In this notebook you will answer 2 basic analytical questions about the data and visualise the result using Python library Matplotlib. We will see one way how Spark is integrated with Python library Pandas which allows you to access also other libraries of the Python ecosystem, for example Matplotlib for visualisation.

In [None]:
from pyspark.sql import SparkSession
from pyspark.sql.functions import col, window, count, unix_timestamp, when, lit, ceil

import os
import matplotlib.pyplot as plt

In [None]:
spark = (
    SparkSession
    .builder
    .appName('Interactive Analytics I')
    .getOrCreate()
)

In [None]:
base_path = os.getcwd()

project_path = ('/').join(base_path.split('/')[0:-3]) 

answers_input_path = os.path.join(project_path, 'data/answers')

questions_input_path = os.path.join(project_path, 'output/questions-transformed')

# Task I

* Find out how many answers are being produced per week
* Plot the time evolution: on the x axis have date dimmension, on the y axis have number of answers per week

#### Read the data from the source:

In [None]:
# use the answers dataset
# your code here:


#### Group the data

Hint:
* use `groupBy(window)`, where the `window` will be "1 week"
* docs for [window](https://spark.apache.org/docs/latest/api/python/reference/pyspark.sql/api/pyspark.sql.functions.window.html#pyspark.sql.functions.window)
* the output of grouping by `window` will be struct with two subfields `start` and `end`
* use the `start` subfield and change the type to `date` - this will be used in the plot

In [None]:
# your code here:


#### Visualise the data:

Hint
* convert the aggregated data to Pandas dataframe using [toPandas()](https://spark.apache.org/docs/latest/api/python/reference/pyspark.sql/api/pyspark.sql.DataFrame.toPandas.html#pyspark.sql.DataFrame.toPandas)
* use ploting options of Pandas dataframe
 * [plot](https://pandas.pydata.org/docs/reference/api/pandas.DataFrame.plot.html)

In [None]:
# your code here:


In [None]:
# your code here:


# Task II

* Compute the response time
 * for each question compute the time it took to have accepted answer
 * consider only questions with accepted answer
* Plot number of answered questions as a function of response time
 * choose hour as the time unit
 * create a bar chart (too see how many questions were answered within first hour, within second hour and so on)
 * plot a cumulative sum (too see for example how many questions in total were answered within first 10 hours and so on)

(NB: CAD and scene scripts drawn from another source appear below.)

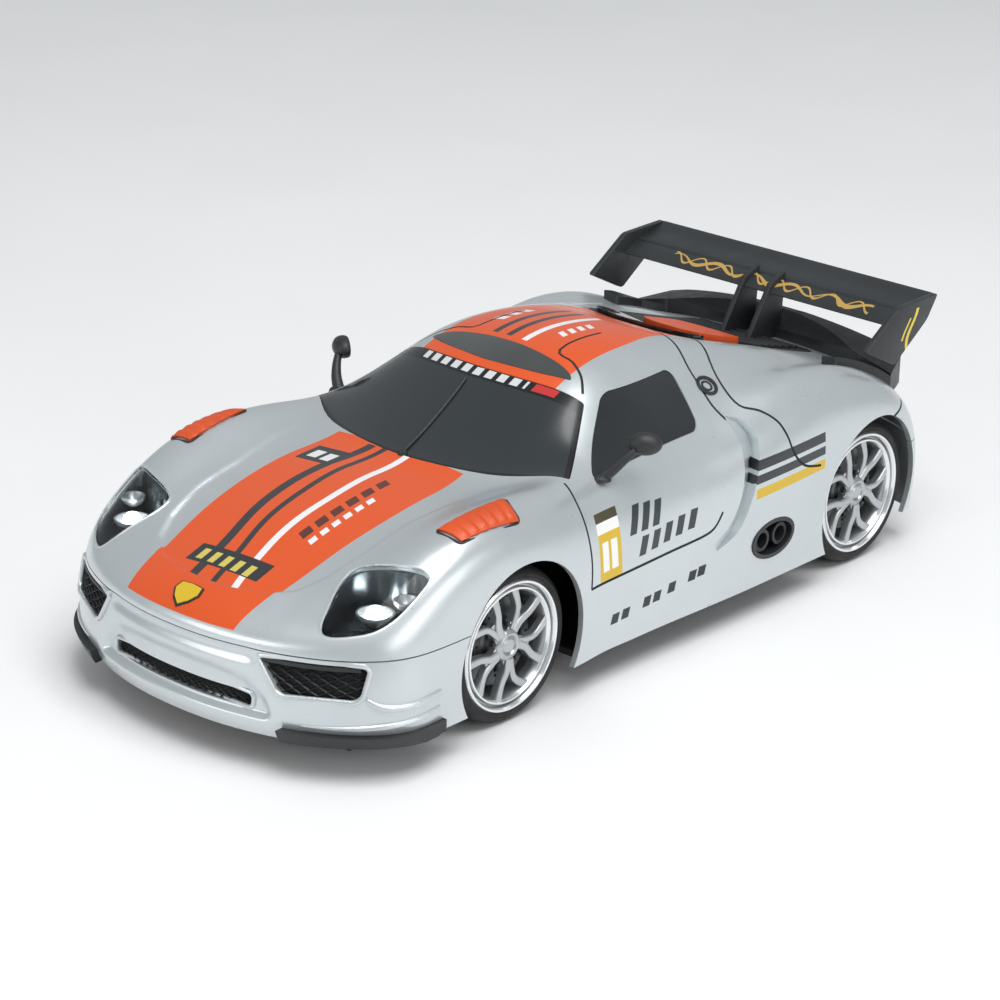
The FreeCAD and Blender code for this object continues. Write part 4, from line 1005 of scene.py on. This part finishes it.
# %% Grooves and scoop
SEAMS = [
    [(34.6, 48.8, 58.9), (35.4, 54, 57), (35.2, 58, 53), (34.6, 60.5, 45), (34.4, 61, 38),
     (34.8, 61, 31.5)],
    [(34.8, 61, 31.5), (20, 60.6, 31.5), (0, 60.6, 32), (-14, 61, 32.6), (-20, 61, 34),
     (-23.7, 60.8, 38)],
    [(6.6, 31.6, 74.2), (2.6, 27.5, 77.4), (0, 22, 79.6), (-2.2, 15.4, 81.2), (-21.4, 14.7, 82)],
    [(-52, 4, 74.6), (-43, 22.7, 76), (-37, 33.9, 73), (-35.2, 40.5, 68.5), (-34, 46.8, 64.3),
     (-34.8, 51.6, 61)],
    [(-58.2, 18.3, 71.6), (-47.4, 34.4, 71), (-42.7, 44.2, 66.3), (-42.2, 50.6, 63.2),
     (-46.6, 54.5, 61.6),
     (-50.5, 58.3, 58.4), (-52.7, 60.7, 54), (-55, 62, 48), (-60, 62.6, 43), (-68, 62.7, 40.9)],
    [(-117.4, 56, 47.5), (-112, 59.5, 46.4), (-107, 60.8, 45.6)],
]
SCOOP_START = [(-34.4, 51.6, 61), (-34.7, 55.6, 57.5), (-34.2, 58.6, 52.9), (-33.5, 60.4, 47.2),
               (-31.9, 61.1, 41.5), (-29.1, 61.2, 36), (-24.8, 61.1, 31.6), (-19.5, 60.7, 29.1)]
SCOOP_EDGE = [(-35.6, 50.8, 61.7), (-39.6, 54, 60.4), (-41.3, 58, 56.4), (-40.4, 60.1, 51.6),
              (-38.5, 61.4, 44.5), (-35.6, 61.7, 37.5), (-30.4, 61.5, 30.1), (-21.5, 60.9, 26.5)]
DEPTHS = [0.3, 2.2, 3.4, 3.8, 3.8, 3.4, 2.6, 0.6]


def groove(points, radius=0.42):
    """A thin tube sunk half-way into the skin: the tool for a seam."""
    return tube([on_skin(p) for p in through(points, steps=5)], radius)


def scoop(extra=0.0):
    """The wedge between the door's line and the fender's edge; extra widens it for the inner wall."""
    sections = []
    for start, edge, depth in zip(through(SCOOP_START, steps=5), through(SCOOP_EDGE, steps=5),
                                  through([(0, 0, d) for d in DEPTHS], steps=5)):
        spot, normal, index, gap = skin_tree.find_nearest(edge)
        begin = on_skin(start)
        sections.append([begin + normal * 1.6, spot + normal * 2.4 + Vector((-extra, 0, 0)),
                         spot - normal * (depth.z + extra) + Vector((-extra, 0, 0)),
                         begin - normal * (0.1 + extra)])
    return loft(sections)


grooves = []
for points in SEAMS:
    line = groove(points)
    grooves += [line, mirrored(line)]
scoop_tool, scoop_inside = scoop(), scoop(1.4)
print("grooves:", len(grooves))

# %% Cut the shell and its bumpers
AHEAD, BEHIND, WIDE = 150, -150, 80  # past the car on every side
FRONT_CUT, REAR_CUT = 60, -105  # where the bumpers meet the sills
outside = carved(solid_body(0, 4), [scoop_tool, mirrored(scoop_tool)])
hollow = carved(solid_body(WALL, 3, FLOOR - 2), [scoop_inside, mirrored(scoop_inside)])
painted = carved(outside, [hollow] + openings)
print("painted skin faces:", len(painted.faces))
shell = carved(painted, [slab((FRONT_CUT, -WIDE, 0), (AHEAD, WIDE, 34.6)),
                         slab((BEHIND, -WIDE, 0), (REAR_CUT, WIDE, 33.8))] + grooves)
front_bumper = carved(painted, [slab((FRONT_CUT + 0.05, -WIDE, 0), (AHEAD, WIDE, 34.25))],
                      "INTERSECT")
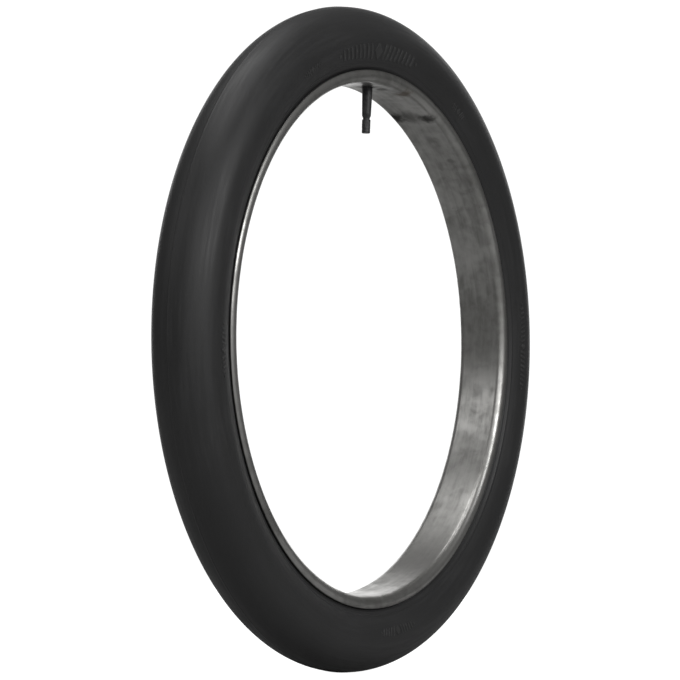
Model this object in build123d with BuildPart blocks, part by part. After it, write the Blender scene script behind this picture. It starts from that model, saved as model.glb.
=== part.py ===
"""A plain-tread 28 x 3 beaded-edge motorcycle tyre, fitted on its undrilled steel rim.

The wheel's centre is the origin and its axle is the Y axis, so the wheel lies in the XZ plane.
The valve is at the top and points down at the centre. Sizes are in millimetres.

A section is drawn as (across, radius): across is the distance from the wheel's middle plane,
and radius is the distance from the axle. Each casing layer is drawn at its own depth, which
is measured inwards from the outer face of the casing.
"""

import os
from math import acos, atan2, cos, degrees, hypot, radians, sin

from build123d import *

# ---- tyre ----
outer_radius = 355.6          # 28 inches across the tread
section_height = 82.0         # from the rim's hub face to the crown
section_half_width = 36.8     # a nominal 3 inch section
tread_thickness = 7.0         # at the crown, breaker included
tread_edge_angle = 40.0       # where tread and sidewall meet, up from the widest point
sidewall_thickness = 4.0      # at the casing's widest point
neck_rubber = 1.6             # sidewall rubber beside the rim's hook
hook_gap = 1.5                # open groove between the hook and the sidewall
ply_count = 4
ply_thickness = 0.6
breaker_thickness = 1.0
breaker_edge_angle = 50.0
chafer_thickness = 0.6
bead_clearance = 0.25         # between the bead and the rim
toe_core_radius = 0.6         # nose of the bead core, at the toe
toe_inset = 2.5               # across, from the hook's centre to the toe's
turn_up_angle = 40.0          # where the plies end, up round the heel

# ---- rim ----
rim_wall = 2.4
rim_hook_centre = 21.0        # across, the centre of the rolled edge
rim_hook_radius = 8.4         # outside of the rolled edge
rim_hook_angle = 33.0         # how far the edge rolls in past its widest point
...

#### Read the data from the source:

In [None]:
# use the questions dataset
# your code here:


#### Compute response time:

For each question compute how long it took to get accepted answer. Consider only questions that actually have accepted answers.

Hint:
* for each question and answer we now the time when it was created (`created_date`)
* [join](https://spark.apache.org/docs/latest/api/python/reference/pyspark.sql/api/pyspark.sql.DataFrame.join.html#pyspark.sql.DataFrame.join) questions with answers (use `accepted_answer_id` field in the join)
* use [unix_timestamp](https://spark.apache.org/docs/latest/api/python/reference/pyspark.sql/api/pyspark.sql.functions.unix_timestamp.html#pyspark.sql.functions.unix_timestamp) to compare the times
* convert to hours
* [ceil](https://spark.apache.org/docs/latest/api/python/reference/pyspark.sql/api/pyspark.sql.functions.ceil.html#pyspark.sql.functions.ceil) the numbers

In [None]:
# your code here:


#### Aggregate the data and visualise:

Hint:
* group by hour
* count
* convert to Pandas
* visualize (take first 24 hours)

In [None]:
# your code here:


In [None]:
# your code here:


For bar chart you can use df.plot.bar

In [None]:
# your code here:


#### Note

As you can see, big portion of the questions that have accepted answer were answered within the first hour.


* To compute cumulative sum you can use [cumsum()](https://pandas.pydata.org/docs/reference/api/pandas.DataFrame.cumsum.html)
* add new col to the Pandas DataFrame as df['new_col'] = df['cnt'].cumsum()

In [None]:
# your code here:


In [None]:
# Also see what is the total number of questions with accepted answer:
# your code here:


In [None]:
spark.stop()